TO BE DONE: In the records below, find the line containing "round(least_gap(alarm_spring_arcs, SPRING_STRIP), 3))" and the line containing "if empty is"; please repeat exactly the lines from one to the other, both included, and nothing more.

DATA PROVIDED:
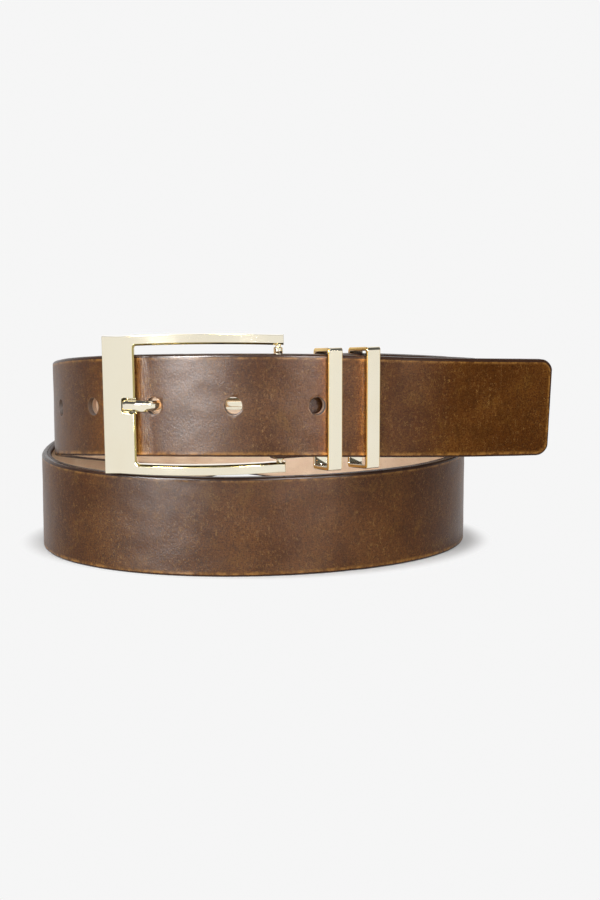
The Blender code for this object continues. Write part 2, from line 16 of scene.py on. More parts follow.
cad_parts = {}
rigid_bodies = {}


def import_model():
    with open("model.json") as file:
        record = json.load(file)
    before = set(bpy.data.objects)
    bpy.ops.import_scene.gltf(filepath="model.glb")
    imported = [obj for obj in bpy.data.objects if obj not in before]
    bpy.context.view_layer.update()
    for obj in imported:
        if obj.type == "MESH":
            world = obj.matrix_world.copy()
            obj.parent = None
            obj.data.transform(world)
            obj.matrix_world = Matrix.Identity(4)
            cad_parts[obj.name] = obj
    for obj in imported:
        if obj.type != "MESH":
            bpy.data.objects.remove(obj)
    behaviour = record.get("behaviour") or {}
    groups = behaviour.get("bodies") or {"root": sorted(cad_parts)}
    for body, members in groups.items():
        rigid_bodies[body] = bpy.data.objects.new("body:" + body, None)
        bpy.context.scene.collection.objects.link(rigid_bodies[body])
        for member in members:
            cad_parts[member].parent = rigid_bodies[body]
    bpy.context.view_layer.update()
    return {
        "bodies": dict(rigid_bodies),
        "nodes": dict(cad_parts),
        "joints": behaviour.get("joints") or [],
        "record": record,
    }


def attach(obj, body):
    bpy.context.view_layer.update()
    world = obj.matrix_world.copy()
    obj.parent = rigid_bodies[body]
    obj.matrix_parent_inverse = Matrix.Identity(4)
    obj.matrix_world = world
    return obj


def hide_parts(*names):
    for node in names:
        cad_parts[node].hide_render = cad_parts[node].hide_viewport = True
--
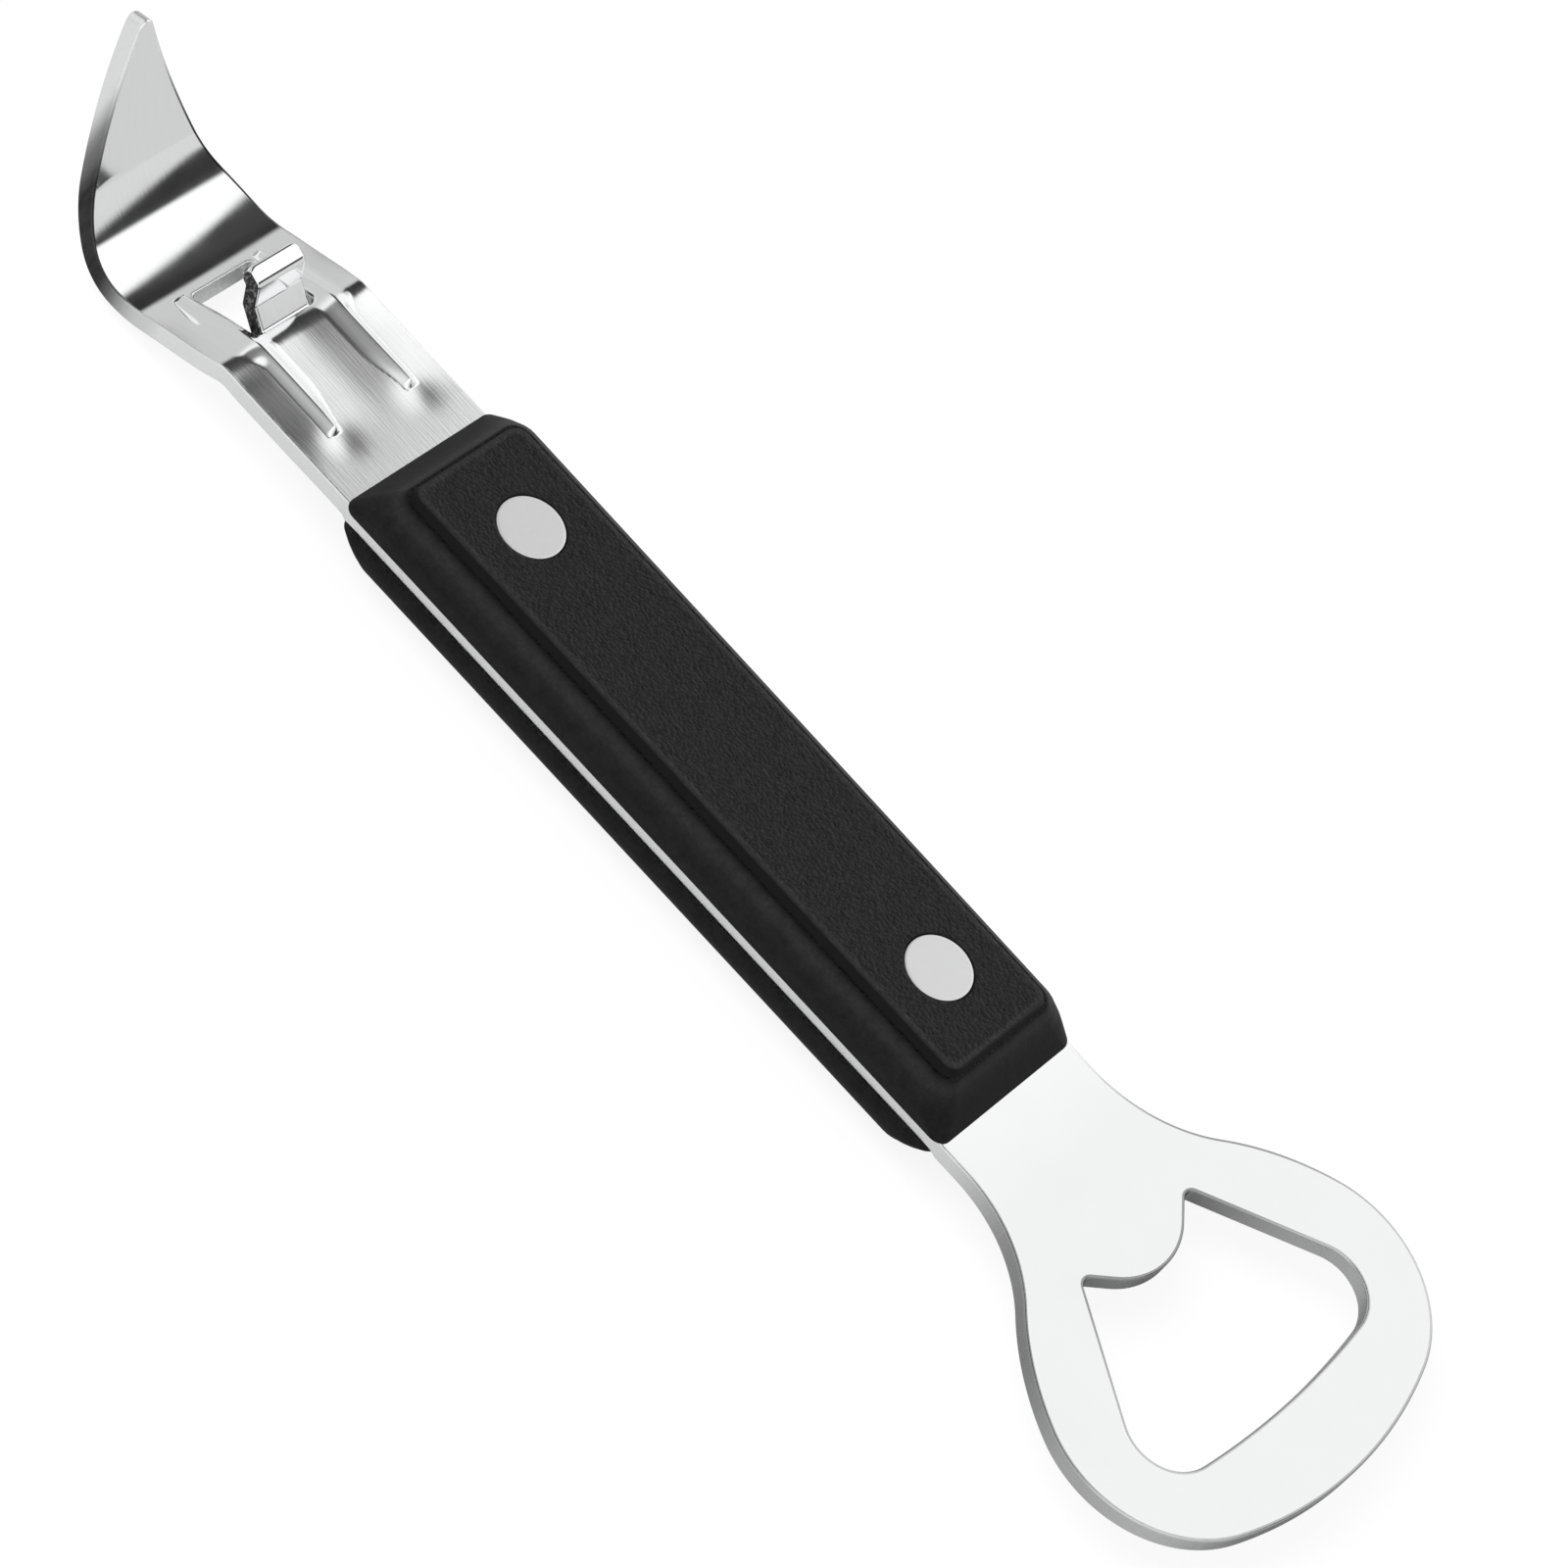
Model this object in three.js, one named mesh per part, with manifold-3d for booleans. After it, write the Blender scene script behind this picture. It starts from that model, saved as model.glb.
--
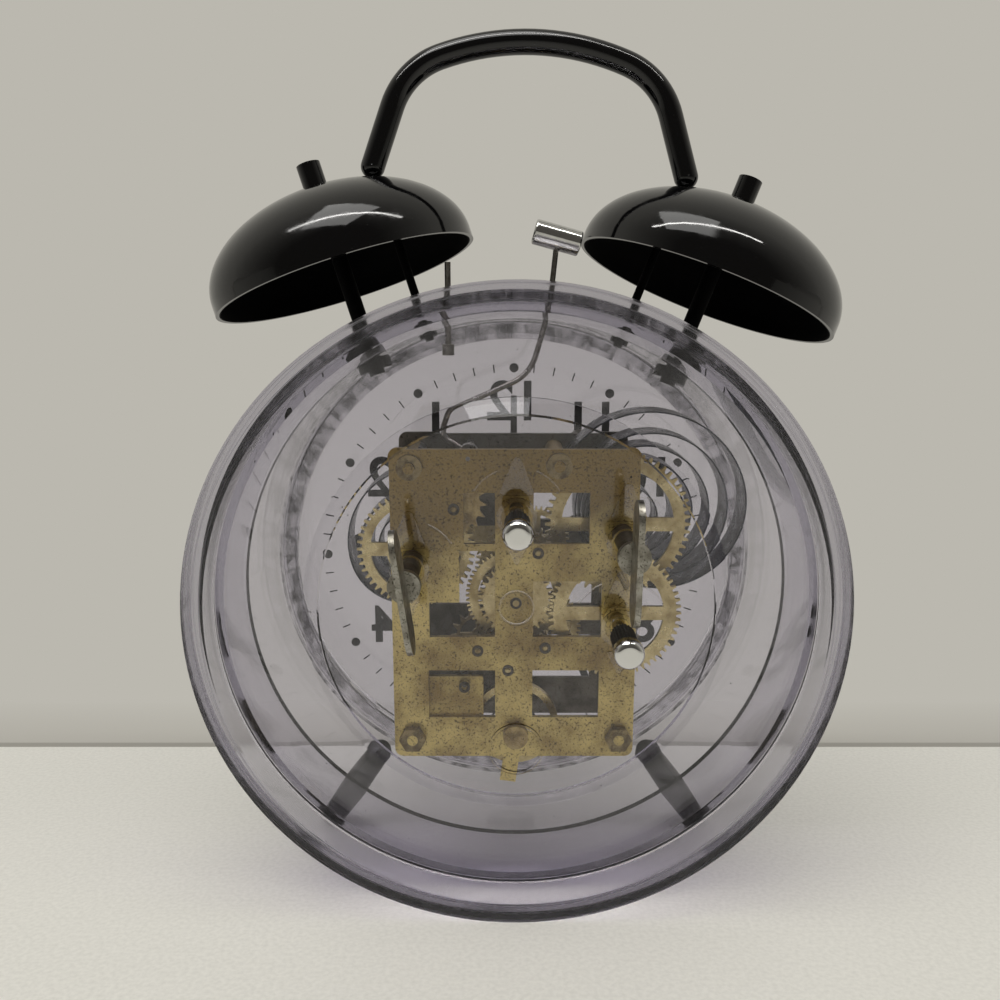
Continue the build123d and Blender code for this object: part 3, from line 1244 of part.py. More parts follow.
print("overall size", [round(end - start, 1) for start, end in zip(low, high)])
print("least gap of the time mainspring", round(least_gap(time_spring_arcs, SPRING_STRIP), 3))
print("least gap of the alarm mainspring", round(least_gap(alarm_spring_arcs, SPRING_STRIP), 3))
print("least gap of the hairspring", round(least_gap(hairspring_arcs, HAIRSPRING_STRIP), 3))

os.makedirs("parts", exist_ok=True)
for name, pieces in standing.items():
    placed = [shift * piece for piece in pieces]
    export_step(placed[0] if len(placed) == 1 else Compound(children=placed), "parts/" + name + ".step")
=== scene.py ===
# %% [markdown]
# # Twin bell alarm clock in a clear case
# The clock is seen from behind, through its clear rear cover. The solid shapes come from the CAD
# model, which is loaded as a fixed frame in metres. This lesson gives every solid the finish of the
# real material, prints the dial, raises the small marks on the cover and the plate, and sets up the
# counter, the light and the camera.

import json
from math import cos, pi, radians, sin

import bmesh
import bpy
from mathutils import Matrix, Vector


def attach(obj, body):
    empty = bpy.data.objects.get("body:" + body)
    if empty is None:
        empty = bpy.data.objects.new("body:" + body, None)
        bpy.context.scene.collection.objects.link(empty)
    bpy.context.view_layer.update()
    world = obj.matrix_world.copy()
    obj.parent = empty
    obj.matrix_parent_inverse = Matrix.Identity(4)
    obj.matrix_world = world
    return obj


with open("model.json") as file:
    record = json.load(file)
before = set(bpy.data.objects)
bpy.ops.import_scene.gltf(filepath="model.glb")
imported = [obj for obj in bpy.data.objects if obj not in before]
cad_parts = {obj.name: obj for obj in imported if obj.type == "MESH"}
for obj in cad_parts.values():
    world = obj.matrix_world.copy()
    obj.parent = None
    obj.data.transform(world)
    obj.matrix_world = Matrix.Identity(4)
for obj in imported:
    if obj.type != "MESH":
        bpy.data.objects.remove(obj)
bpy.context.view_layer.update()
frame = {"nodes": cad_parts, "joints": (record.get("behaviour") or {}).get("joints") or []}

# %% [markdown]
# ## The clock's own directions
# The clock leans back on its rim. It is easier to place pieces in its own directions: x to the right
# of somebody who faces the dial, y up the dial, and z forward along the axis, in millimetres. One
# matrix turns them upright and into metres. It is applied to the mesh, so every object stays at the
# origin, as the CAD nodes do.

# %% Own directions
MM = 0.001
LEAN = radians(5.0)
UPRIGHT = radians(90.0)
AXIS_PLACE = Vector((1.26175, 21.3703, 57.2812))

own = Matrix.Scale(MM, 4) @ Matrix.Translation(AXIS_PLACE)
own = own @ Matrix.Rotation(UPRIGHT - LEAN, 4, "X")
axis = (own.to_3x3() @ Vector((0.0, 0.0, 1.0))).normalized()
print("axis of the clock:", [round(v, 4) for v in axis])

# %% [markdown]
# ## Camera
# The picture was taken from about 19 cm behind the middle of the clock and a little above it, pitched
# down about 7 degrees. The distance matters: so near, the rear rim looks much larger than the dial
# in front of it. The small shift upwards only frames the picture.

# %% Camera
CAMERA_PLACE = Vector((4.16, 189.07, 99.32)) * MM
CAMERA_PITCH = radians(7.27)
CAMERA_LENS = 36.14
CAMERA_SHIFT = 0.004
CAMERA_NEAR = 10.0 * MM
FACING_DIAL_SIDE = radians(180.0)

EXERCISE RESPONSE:
print("least gap of the alarm mainspring", round(least_gap(alarm_spring_arcs, SPRING_STRIP), 3))
print("least gap of the hairspring", round(least_gap(hairspring_arcs, HAIRSPRING_STRIP), 3))

os.makedirs("parts", exist_ok=True)
for name, pieces in standing.items():
    placed = [shift * piece for piece in pieces]
    export_step(placed[0] if len(placed) == 1 else Compound(children=placed), "parts/" + name + ".step")
=== scene.py ===
# %% [markdown]
# # Twin bell alarm clock in a clear case
# The clock is seen from behind, through its clear rear cover. The solid shapes come from the CAD
# model, which is loaded as a fixed frame in metres. This lesson gives every solid the finish of the
# real material, prints the dial, raises the small marks on the cover and the plate, and sets up the
# counter, the light and the camera.

import json
from math import cos, pi, radians, sin

import bmesh
import bpy
from mathutils import Matrix, Vector


def attach(obj, body):
    empty = bpy.data.objects.get("body:" + body)
    if empty is None:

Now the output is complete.